More uses for the always-on display
With the Apple Watch Series 5, Apple finally brought a long-anticipated feature to its smartwatch: an always-on display. This means the Apple Watch Series 5’s screen can still display watch faces and other information even when the screen isn’t active, ensuring that your watch won’t just turn into a black square on your wrist when not in use.
But the Series 5’s always-on functionality is fairly limited. The current iteration of Apple’s always-on feature only lets you see your current watch face, complications, and the workout app. While apps will stay open on your wrist, they’re blurred out of focus and the time is displayed over them — likely a move to preserve privacy.
But I wish there was an option to select certain apps that could remain visible in always-on display mode, like the timer, for instance. You can view timers as a complication on the watch face in always-on mode, but that can sometimes make it more difficult to see the remaining time than viewing the timer in full-screen mode.

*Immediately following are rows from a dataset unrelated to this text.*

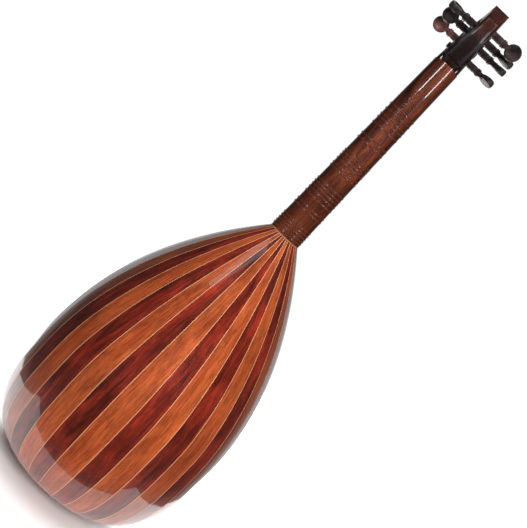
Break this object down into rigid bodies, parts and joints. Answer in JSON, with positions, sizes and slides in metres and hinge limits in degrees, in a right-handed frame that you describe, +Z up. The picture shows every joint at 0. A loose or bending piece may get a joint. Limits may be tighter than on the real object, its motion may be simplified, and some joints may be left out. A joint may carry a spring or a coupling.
{
  "type": "long-necked bowl lute",
  "caption": "Long-necked plucked lute with a deep bowl of bent alternating staves, tied frets, and a pegbox bent back in a curve with turning pegs through its cheeks.",
  "frame": {"origin": "on the bowl's face plane at the middle of the tail", "axes": "+Z up the neck, +Y out of the back of the bowl, +X across to the player's bass side when the face looks at you"},
  "size_m": [0.3002, 0.1795, 0.8401],
  "materials": {
    "rib_light": "high gloss lacquer over orange-brown wood",
    "rib_dark": "high gloss lacquer over deep red-brown wood",
    "purfling": "gloss, pale line",
    "neck_wood": "high gloss red-brown",
    "pegbox_wood": "high gloss dark brown",
    "peg_wood": "polished dark wood",
    "peg_red_wood": "polished red-brown wood",
    "soundboard": "satin straight-grained softwood",
    "inside_wood": "bare softwood",
    "dark_trim": "satin dark wood",
    "rosette_wood": "satin pierced wood",
    "bridge_wood": "satin dark wood",
    "fingerboard_wood": "satin near-black wood",
    "bone": "polished bone",
    "spacer": "gloss pale wood",
    "fret_gut": "smooth translucent brown line",
    "string_plain": "clear plain string",
    "string_wound": "wound string"
  },
  "bodies": {
    "instrument": {"stave_right_8": "rib_light", "stave_right_7": "rib_dark", "stave_right_6": "rib_light", "stave_right_5": "rib_dark", "stave_right_4": "rib_light", "stave_right_3": "rib_dark", "stave_right_2": "rib_light", "stave_right_1": "rib_dark", "stave_centre": "rib_light", "stave_left_1": "rib_dark", "stave_left_2": "rib_light", "stave_left_3": "rib_dark", "stave_left_4": "rib_light", "stave_left_5": "rib_dark", "stave_left_6": "rib_light", "stave_left_7": "rib_dark", "stave_left_8": "rib_light", "purfling_lines": "purfling", "tail_cap": "rib_dark", "tail_block": "inside_wood", "neck_block": "inside_wood", "soundboard": "soundboard", "edge_binding": "dark_trim", "rosette": "rosette_wood", "rosette_ring": "dark_trim", "soundboard_braces": "inside_wood", "neck": "neck_wood", "joint_spacer": "spacer", "fingerboard": "fingerboard_wood", "nut": "bone", "tied_frets": "fret_gut", "bridge": "bridge_wood", "pegbox_cheek_left": "pegbox_wood", "pegbox_cheek_right": "pegbox_wood", "pegbox_back": "pegbox_wood", "pegbox_end_block": "pegbox_wood", "string_course_1": "string_wound", "string_course_2": "string_plain", "string_course_3": "string_plain", "string_course_4": "string_plain"},
    "peg_1_turning": {"peg_1": "peg_wood", "winding_1": "string_wound"},
    "peg_2_turning": {"peg_2": "peg_red_wood", "winding_2": "string_plain"},
    "peg_3_turning": {"peg_3": "peg_wood", "winding_3": "string_plain"},
    "peg_4_turning": {"peg_4": "peg_wood", "winding_4": "string_plain"},
    "peg_5_turning": {"peg_5": "peg_wood", "winding_5": "string_plain"},
    "peg_6_turning": {"peg_6": "peg_wood", "winding_6": "string_plain"},
    "peg_7_turning": {"peg_7": "peg_wood", "winding_7": "string_plain"}
  },
  "joints": [
    {"name": "peg_1_turn", "type": "hinge", "parent": "instrument", "child": "peg_1_turning", "pos_m": [0, 0.02397, 0.78806], "axis": [-1, 0, 0], "continuous": true},
    {"name": "peg_2_turn", "type": "hinge", "parent": "instrument", "child": "peg_2_turning", "pos_m": [0, 0.03674, 0.79766], "axis": [1, 0, 0], "continuous": true},
    {"name": "peg_3_turn", "type": "hinge", "parent": "instrument", "child": "peg_3_turning", "pos_m": [0, 0.05128, 0.80427], "axis": [-1, 0, 0], "continuous": true},
    {"name": "peg_4_turn", "type": "hinge", "parent": "instrument", "child": "peg_4_turning", "pos_m": [0, 0.06677, 0.80818], "axis": [1, 0, 0], "continuous": true},
    {"name": "peg_5_turn", "type": "hinge", "parent": "instrument", "child": "peg_5_turning", "pos_m": [0, 0.08259, 0.81061], "axis": [-1, 0, 0], "continuous": true},
    {"name": "peg_6_turn", "type": "hinge", "parent": "instrument", "child": "peg_6_turning", "pos_m": [0, 0.09836, 0.81326], "axis": [1, 0, 0], "continuous": true},
    {"name": "peg_7_turn", "type": "hinge", "parent": "instrument", "child": "peg_7_turning", "pos_m": [0, 0.1137, 0.81776], "axis": [-1, 0, 0], "continuous": true}
  ]
}
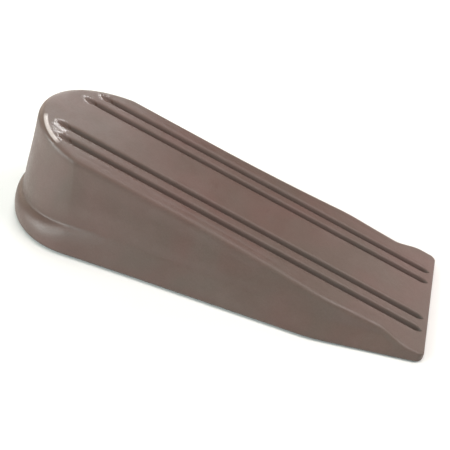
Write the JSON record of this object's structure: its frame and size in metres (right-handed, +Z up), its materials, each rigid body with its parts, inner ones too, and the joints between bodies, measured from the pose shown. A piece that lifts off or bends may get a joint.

The watch’s refresh rate slows down to 1Hz when in always-on mode to preserve battery, which is why timers don’t refresh by the second in this state. But even having a full-screen timer that could refresh by the minute could be useful when setting timers for longer intervals, like 15 or 20-minute cooking timers, for example.
Downloadable watch faces
While you can pin complications from third-party apps onto your Apple Watch face, Apple still doesn’t allow third-party developers and designers to create backgrounds for its smartwatch.
Apple does offer a wide variety of watch faces, some of which even feature Mickey Mouse and “Toy Story” characters. And you could argue that Apple’s watch faces are more polished than the third-party ones available through Fitbit’s clock face store.
But given Apple’s relationship with app developers and its reputation for celebrating well-designed apps, it feels like a missed opportunity that it’s not encouraging — or even allowing — its developer community to create watch faces.
Guided health programs
Apple has gotten better about making use of the data that the Apple Watch collects by monitoring health trends over time.
For example, with watchOS 6, Apple added the ability to compare your last 90 days of activity against the last 365 days across a variety of metrics, like your move goal, exercise goal, and stand minutes. You can also change goals for certain metrics like move.
But given Apple’s focus on health, it would be great to see more built-in features tailored toward specific goals, like weight loss, boosting energy, reducing stress, or lowering the amount of time it takes to run a mile.
A “Find AirPods” button
One of my favorite Apple Watch features is the ability to locate your iPhone by swiping up from the bottom of the watch’s screen and pressing the “find iPhone” button. This prompts your phone to emit a sound so that you can easily pinpoint its location.
I’d love to see a similar feature for helping you find your AirPods. You can currently use your iPhone to play a sound from your AirPods, but being able to do so from the watch would be especially convenient.
What we’re expecting to see
Some of these features are expected to come to the Apple Watch later this year either through software updates or a new model.
The next-generation watch, expected to be called the Series 6, will reportedly come with sleep tracking capabilities, according to Bloomberg. Guided workout programs may also be coming to the watch through a software update, as 9to5Mac reported.
Otherwise, reports from analyst Ming-Chi Kuo suggest the next Apple Watch will come with better water resistance and faster performance.